Grammatically, a name is a noun, specifically a proper noun. At the same time, names have an adjectival quality. Cognitively a name compels you to free-associate, to search your mind for references or associations that help you find a connection. Think of the expression, “the face is familiar but I can’t quite place the name.” Implicitly we are suggesting that a name belongs with something but not just a person or thing: that it connects back to a location, or an association.

A name may also be a legacy, a gesture of hope, or it may be the capstone of an act of creation: our chance to entice all that may read the name into entering into the world we have created. Read my story, it says, or visit my business. Aside from naming children, our most frequent opportunity to name things arises when we as adults name the product of our work, and it is here that we go hog wild. Often business names reflect an expression of personality: a snarky, punning take on the purpose of the business: the bakery called Bread Zepplin, the local deli called the Garden of Eatin, the liquor store called Planet of the Grapes, the coffee shop called Central Perk, or the tackle shop called Master Baits. But there are other times when the cognitive process of the namer is just not clear.

Clearly among my quirks is an interest (my family would say obsession) with the names of things. I am not talking here of a casual noticing of a name. I mean a stop-dead-in-your-tracks-pondering. It is another instance of me becoming what my sons describe as verklempt (overcome or choked with emotion in Yiddish.)These are the names of things that leave me wondering why, oh why? Why did the store owner, the writer, the artist choose this particular name? What qualities did she intend to evoke? Or put another way, as my son would say, really?

On a recent day, for example, I was surfing the internet looking for a driving school for my son. There are a large number of schools in the area, many of them with names chosen to establish connection to a particular area or person: Gotham Driving School, or Mr. Luis’ Driving School (though Attila’s Driving School has me worried.) These names do not provoke my curiosity or interest. But then there are those that have the kinds of names that send me into a tail spin of trying to parse the riddle of what someone was thinking. What did the namer hope to establish?

Here are some of the names that stopped me short along with their immediate associations.

Safe and Sane Driving School (as if all others are unsafe and insane, or perhaps most students are unsafe and insane.)

Progressive Driving School (as opposed to the regressive driving school?

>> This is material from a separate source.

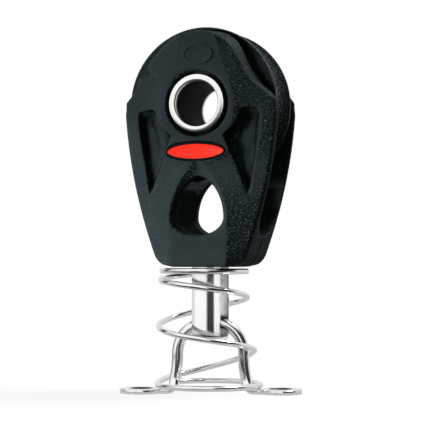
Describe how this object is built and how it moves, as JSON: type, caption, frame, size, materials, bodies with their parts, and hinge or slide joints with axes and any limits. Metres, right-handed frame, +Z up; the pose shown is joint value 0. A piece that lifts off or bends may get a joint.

Is this school for liberals only?)

Solutions Driving School (who would opt for the Problems Driving School? Or is this a chemical solution?)

Two Ways Driving School (does this suggest that there are only two ways to learn to drive? Is this the hard way or the easy way? Do we need to learn both? Or is this driving skills only for two way streets? Or perhaps it covers both driving forward and reverse?)

Mole Driving School (this one is slightly upsetting. It is my understanding that moles are sightless? Is this a driving school for the blind, or perhaps it is an underground driving school.)

Perhaps, I reassure myself, it doesn’t really matter. Perhaps a name is merely what graffitists and computer scientists would simply call a tag. Shakespeare alludes to this when he writes, “a rose by any other name would smell as sweet.” Still, I am stuck on names. Are you with me? Do you think it makes a difference? If not consider this one last thought: “There are women named Faith, Hope, Joy, and Prudence. Why not Despair, Guilt, Rage, and Grief? It seems only right. 'Tom, I'd like you to meet the girl of my dreams, Tragedy.' These days, Trajedi.” (George Carlin)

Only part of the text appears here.